Genauso ist auch die Qualität des Aufenthalts und Zugangs zur Zielsprache und nicht nur die Verweildauer im Zielland beim Erwerb von Sprachkompetenzen zu berücksichtigen. Der quantitative Messindikator ‚Verweildauer‘ liefert keine hinreichende Erklärung von qualitativen Ursachen oder Effekten. Problematisch an der Metaanalyse von Esser und den herangezogenen Daten ist ferner, dass sie von wenig vergleichbaren Informantengruppen stammen. Diese sind zudem nicht selten in Berufen tätig, bei denen sprachliche Kompetenzen nur eine nachrangige Rolle spielen (vergleiche die Studien von Berman, Lang & Siniver 2003; Kalter 2006). Wenn man einen Beruf hat, in dem Sprachen im Normalfall nicht gebraucht werden und in dem das Qualifikationsniveau vergleichsweise niedrig ist, kann man nicht erwarten, dass die Mehrsprachigkeit die Defizite des Qualifikationsniveaus ausgleichen kann. In der Studie von Berman, Lang und Siniver (2003) etwa werden vor allem Programmierer, Computertechniker, Bauarbeiter und Tankstellenkassierer in den Vereinigten Staaten untersucht, zu deren Berufsfeld eigentlich keine extensiven fremdsprachigen Fertigkeiten gehören. In der deutschen Studie von Dustmann und van Soest (2002), die sich auf eine der wichtigsten Datensammlungen der Sozialforschung, das Sozioökonomische Panel (SOEP), stützt, werden „bildungsferne“ Migranten aus Italien, Spanien, der Türkei, Jugoslawien und Griechenland aus der Gesamtheit isoliert, um damit Aussagen über den (mangelnden) Nutzen fremdsprachiger Kompetenzen für die Arbeitstätigkeit und die berufliche Karriere abzuleiten.

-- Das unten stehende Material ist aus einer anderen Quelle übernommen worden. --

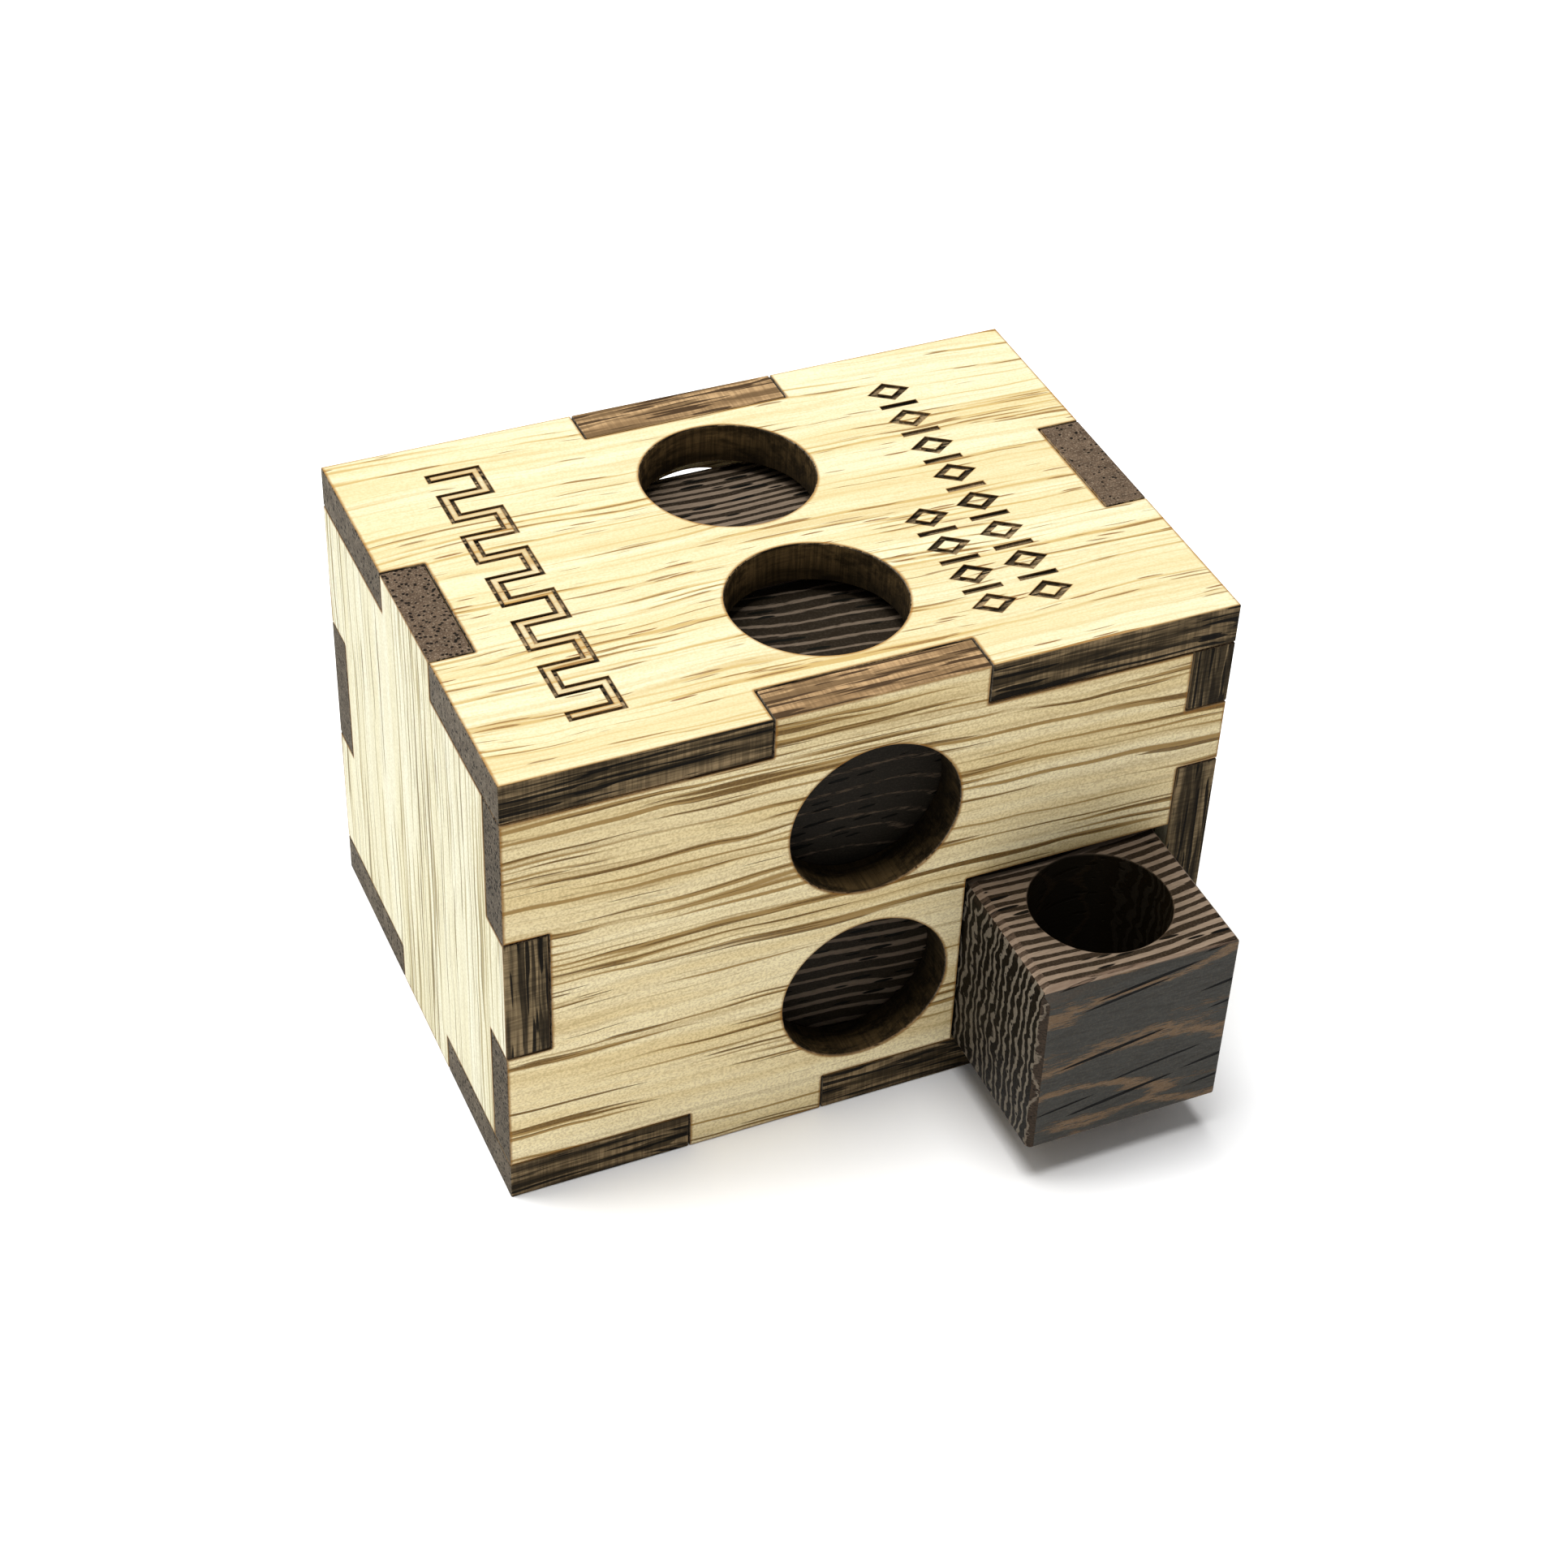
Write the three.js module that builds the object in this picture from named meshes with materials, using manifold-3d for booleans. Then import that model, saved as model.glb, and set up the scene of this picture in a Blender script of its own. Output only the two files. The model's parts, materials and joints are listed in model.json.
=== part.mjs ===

Viele der von Esser herangezogenen Studien zum Arbeitsmarkterfolg enthalten nur ungenaue Angaben über die untersuchten Berufe (etwa Chiswick & Miller 2002; Davila & Mora 2001; Hayfron 2001). Wieder andere gehen in Bezug auf die Fertigkeiten und Biographien der untersuchten Personen sehr selektiv vor. Bei Kalter (2006) werden die Befragten mit Hochschulabschluss oder Fachhochschulabschluss explizit aus der Erhebungsgruppe herausgenommen. So darf es nicht verwundern, dass sich aufgrund einer selektiven Datenbasis nur wenige Effekte für den Nutzen der Mehrsprachigkeit auf dem Arbeitsmarkt ergeben.